Aquí, en estos pasillos abiertos del campo, no faltan los criterios para el aprendizaje ni queda espacio para la improvisación. Fundamental. “Las técnicas y los trabajos son opcionales por parte de los asistentes” y, por supuesto, abundan los códigos no escritos que los participantes aceptan con osadía.

Tanto es así que, por ejemplo, Maritza Castellanos Ramos, al repasar las actividades que se llevan a cabo en la semana se refiere a ellas como “imprescindibles”. Incluso, va más allá: “necesitamos el taller”. La arquitecta que imparte sus enseñanzas en el Instituto de la Construcción de Vitoria considera que las posibilidades de esta oferta pictórica suponen, cada vez más, una “mejora continua, sin límites”.

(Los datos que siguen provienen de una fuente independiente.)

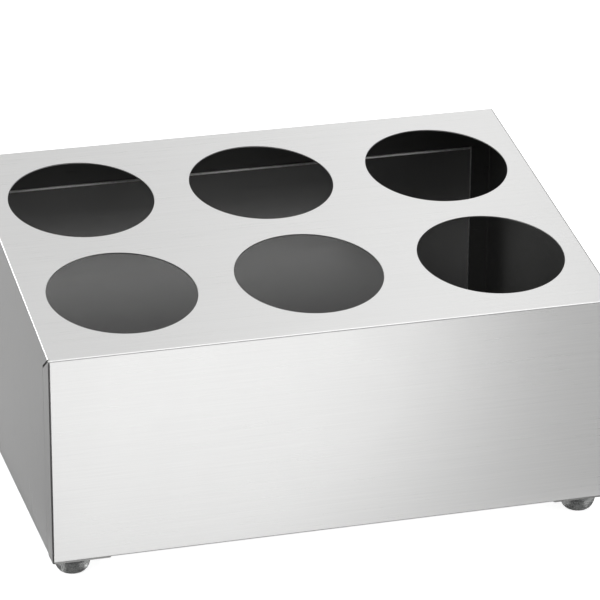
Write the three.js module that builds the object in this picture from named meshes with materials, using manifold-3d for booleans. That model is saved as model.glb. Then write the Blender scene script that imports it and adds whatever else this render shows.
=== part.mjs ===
// Counter-top stand for cutlery baskets: a folded steel hood with six round holes in its slanted top,
// a back panel inside it, and a rubber foot on a plate at each corner.
// Millimetres, +Z up, +X to the right, the front faces -Y. The origin is on the table, under the middle.
import * as THREE from "three";
import { mergeVertices } from "three/addons/utils/BufferGeometryUtils.js";
import Module from "manifold-3d";

const wasm = await Module();
wasm.setup();

// Hood
const hoodWidth = 385;
const hoodDepth = 262;
const frontHeight = 144;
const topSlope = THREE.MathUtils.degToRad(9.4);
const sheet = 1;
const bendRadius = 1.3;
const bottomFlange = 10;
const rearTopFlange = 28;
const rearSideFlange = 15;

// Holes in the slanted top
const holeDiameter = 100;
const holeColumns = 3;
const holeRows = 2;
const columnPitch = 127.5;
const rowPitch = 122;

// Return flange of the front on each side, with its mitred relief slit and the seam below it
const returnFlange = 17.5;
const slitInset = 2;
const slitRise = 0.5;
const slitSlope = THREE.MathUtils.degToRad(34.5);
const slitWidth = 1.6;
const slitNotch = 0.4;
const seamWidth = 0.4;
const seamDepth = 0.3;

// Back panel
const panelDepth = 2.5;

// Foot plates
const plateSheet = 1;
const plateWidth = 39;
const plateDepth = 31;
const plateSideInset = 0.3;
const plateFrontInset = 1;
const plateOuterEdge = 15.5;
const plateCornerRadius = 1.5;

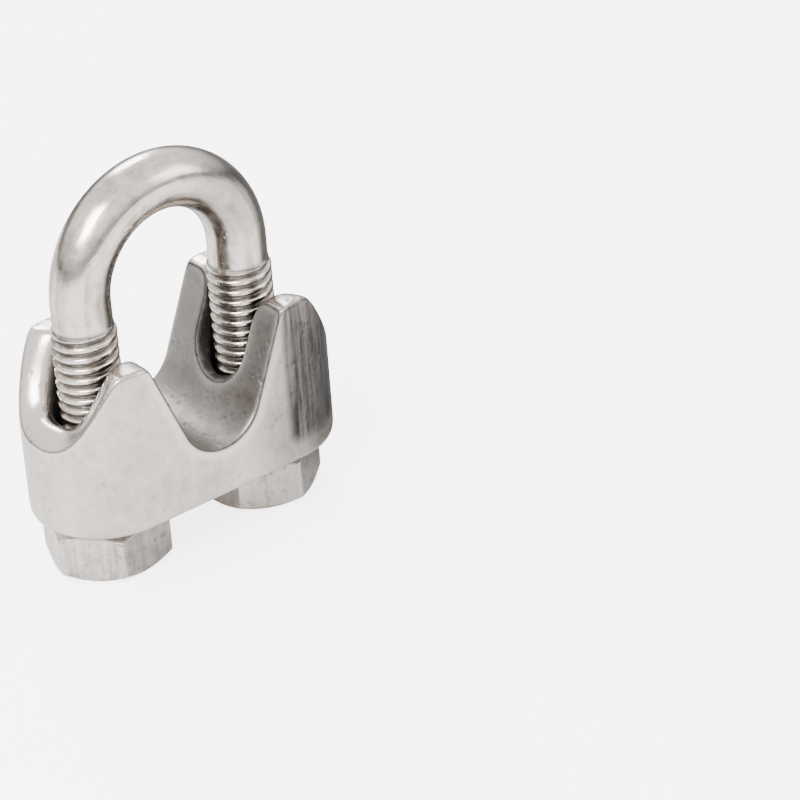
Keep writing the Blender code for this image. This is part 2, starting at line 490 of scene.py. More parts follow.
def build_bend_lines(layout: "LegLayout", thread_top_z: float, bend_z: float, rise: float) -> None:
    """The same lines on the bent rod, which follow the rod over the bend.

    The group also says how deep a point is in the thread, and where shade is painted on the rod.

    Args:
        layout: Where the legs are.
        thread_top_z: The height at which the threads end.
        bend_z: The height at which the bend starts.
        rise: How far the bend's middle line climbs above that.
    """
    inputs = {
        "Scale": 2600.0, "Stretch": 16.0, "Leg X": layout.leg_x, "Shift": layout.shift,
        "Thread Radius": layout.thread_r, "Thread Depth": layout.depth, "Thread Top": thread_top_z,
        "Bend Z": bend_z, "Rise": rise,
    }
    group = EffectGroup("bend_lines", inputs, ("Lines", "Stain", "Shade", "Valley"))
    x, y, z = group.coordinates()
    value = group.value
    across = (x - value("Shift")) / value("Leg X")
    over = (z - value("Bend Z")).most(0.0) / value("Rise")
    outwards = (length_of(across, over) - 1.0) * value("Leg X")
    along = over.math("ARCTAN2", across) * value("Leg X") + (z - value("Bend Z")).least(0.0)
    group.put_lines(outwards, y, along)
    # Valley also sets where shade is painted into the thread's valleys.
    from_leg = length_of((x - value("Shift")).size() - value("Leg X"), y)
    sunk = ((value("Thread Radius") - from_leg) / value("Thread Depth")).ramp(0.25, 0.95)
    group.put("Valley", sunk * (value("Thread Top") - z).above(0.0))
    # Painted shade: the sides that face DARK_SIDE and the right shoulder of the bend.
    side = group.facing(DARK_SIDE).ramp(0.7, 0.86)
    shoulder = across.ramp(0.1, 0.6) * over.ramp(0.0, 0.4)
    group.put("Shade", side.most(shoulder * 0.6))


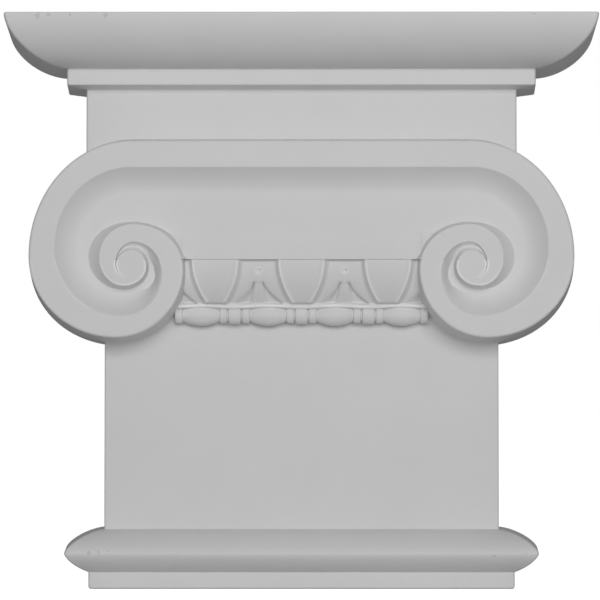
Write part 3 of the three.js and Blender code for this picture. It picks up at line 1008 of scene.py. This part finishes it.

“Se trabaja de forma activa, colaborativa”, indica esta cualificada alumna, y “con la solícita guía de la profesora explicando la percepción de las formas, la luz, la sombra, el cromatismo”, señala, van consiguiendo expresarse “disfrutando del arte de la pintura con su inigualable posibilidad de brindar experiencias artísticas inolvidables”.

El decálogo íntimo de este experimento artístico y humano incluye la búsqueda de parajes naturales, acciones en grupo y la conversación como levadura. Tan importante como pintar es la organización del ocio y el descanso; “yo no estoy en el curso para ejercer de profesora, pero si me piden que dé mi opinión, acompaño, la doy encantada”, sostiene su ideóloga.
Sejas de Aliste, capital de esta aventura pictórica, al igual que los pueblos vecinos de San Mamed, Alcañices, Ceadea, Nuez o la freguesía portuguesa de Quintanilha son otros rincones de la geografía zoela que esta troupe de buscadores de emociones recorre animosamente, cada mes de agosto.
Cuando se le pregunta a Gloria G. Pertejo por la marcha del taller, ella rehúsa usar ese calificativo. “Yo no lo definiría como taller. Esta fórmula de acercarse a la pintura es algo muy libre, por eso creo que funciona”, responde segura de lo que dice.